Rousseau did not believe in freedom for boys and girls equally.
He argued that it was natural for males to be free and for females to live in relation to males, instead of freedom a sheltered coercion.
Some people argue that we can excuse Rousseau because he is also a product of his own time, but Rousseau was indeed familiar to Plato and contemporary writings about women rights.
Emile's counterpart – Sophie – is many times not even mentioned is courses that talk about Rousseau.
Sophie was not taught to think for herself, but to guard her reputation and do what convetion prescribed. (I'd be in trouble if I were Sophie)
Philosophers influenced by Rousseau – many philospphers of education today ignore their works. They are included here for a number of reasons:
educators tend to neglect history and often think that an idea is new when it has been proposed before; some ideas have intersting antecedents and it often pays off to know them.
If we have discussed Rousseau's work it makes sense to see how it influenced other works.
J. H. Pestalozzi (1746-1827)
followed rousseau in reccomending that children be educated through the senses
following John Locke he created the object lesson:
present an object and invited the students to described it, tell how it works and so on.
He was very concerned with moral education, so his object lessons often ended with a moral – all lessons should have a cognitive and a moral point.

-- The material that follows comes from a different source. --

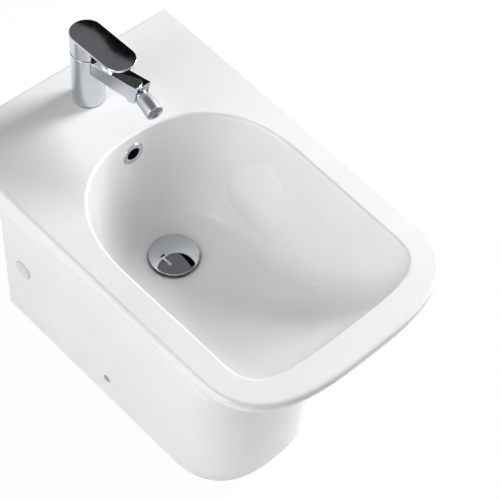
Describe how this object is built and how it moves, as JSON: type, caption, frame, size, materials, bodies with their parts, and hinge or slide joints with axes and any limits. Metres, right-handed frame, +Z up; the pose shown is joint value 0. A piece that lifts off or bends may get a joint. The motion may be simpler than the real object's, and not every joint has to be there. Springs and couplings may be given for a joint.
{
  "type": "floor mounted bidet",
  "caption": "Floor standing ceramic bidet with a pedestal back to the wall, a single lever tap with a swivel nozzle, a click waste, an overflow and a bottle trap.",
  "frame": {"origin": "on the floor, in the plane of the wall, on the centre line", "axes": "+Z up, +Y into the wall, +X to the right when facing the wall"},
  "size_m": [0.347, 0.542, 0.5144],
  "materials": {
    "glazed_ceramic": "white gloss glaze",
    "chrome": "polished",
    "cover_plastic": "pale grey moulded",
    "white_plastic": "white moulded",
    "dark_plastic": "black moulded",
    "acetal": "natural moulded",
    "alumina": "lapped",
    "brass": "turned",
    "steel": "plated",
    "rubber": "moulded"
  },
  "bodies": {
    "fixture": {"ceramic_body": "glazed_ceramic", "overflow_ring": "chrome", "access_cover_left": "cover_plastic", "access_cover_right": "cover_plastic", "tap_gasket": "rubber", "tap_body": "chrome", "cartridge_housing": "acetal", "fixed_disc": "alumina", "cartridge_nut": "brass", "slip_ring": "dark_plastic", "ball_retainer": "dark_plastic", "fixing_stud": "steel", "clamp_seal": "rubber", "clamp_plate": "steel", "stud_nut": "brass", "waste_body": "chrome", "flange_seal": "rubber", "under_seal": "rubber", "back_nut": "white_plastic", "plunger_guide": "acetal", "plunger_spring": "steel", "trap_inlet_pipe": "white_plastic", "trap_inlet_seal": "rubber", "trap_inlet_nut": "white_plastic", "trap_body": "white_plastic", "trap_top_seal": "rubber", "trap_top_nut": "white_plastic", "trap_cup": "white_plastic", "outlet_pipe": "white_plastic", "trap_outlet_seal": "rubber", "trap_outlet_nut": "white_plastic"},
    "turning_core": {"cartridge_core": "acetal", "moving_disc": "alumina", "stem_pivot_pin": "steel"},
    "lever": {"lever_stem": "brass", "lever_handle": "chrome", "handle_screw": "steel", "handle_plug": "dark_plastic"},
    "ball_seat": {"ball_cup": "acetal"},
    "nozzle": {"swivel_ball": "chrome", "nozzle_shell": "chrome", "aerator_insert": "dark_plastic", "aerator_screen": "steel"},
    "waste_cap_unit": {"waste_cap": "chrome", "cap_seal": "rubber", "cap_plunger": "acetal"}
  },
  "joints": [
    {"name": "lever_turn", "type": "hinge", "parent": "fixture", "child": "turning_core", "pos_m": [0, -0.058, 0.47], "axis": [0, 0, 1], "range_deg": [-45, 45]},
    {"name": "lever_lift", "type": "hinge", "parent": "turning_core", "child": "lever", "pos_m": [0, -0.058, 0.47], "axis": [-1, 0, 0], "range_deg": [0, 18]},
    {"name": "nozzle_swing", "type": "hinge", "parent": "fixture", "child": "ball_seat", "pos_m": [0, -0.1547, 0.4857], "axis": [0, 0, 1], "range_deg": [-7, 23]},
    {"name": "nozzle_tilt", "type": "hinge", "parent": "ball_seat", "child": "nozzle", "pos_m": [0, -0.1547, 0.4857], "axis": [0.99, -0.1409, 0], "range_deg": [-10, 20]},
    {"name": "waste_cap_slide", "type": "slide", "parent": "fixture", "child": "waste_cap_unit", "axis": [0, 0, 1], "range_m": [-0.0045, 0], "deforming": ["plunger_spring"]}
  ]
}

He has devoted to working with poor children.
In his school he demonstrated that poor children CAN learn AS MUCH AS wealthy children, if well cared for and well taught. (maybe that would contradict Plato)
Today many people that agree with him complain about the poor quality of schools attended by poor children.
His methodology of teaching is very likely to be what saved a young Albert Einstein from becoming just another school failure.
J. F. Herbart (1776-1841)
F. Froebel (1782-1852)
these last too philosophers were not mentioned before the photocopy ended the text.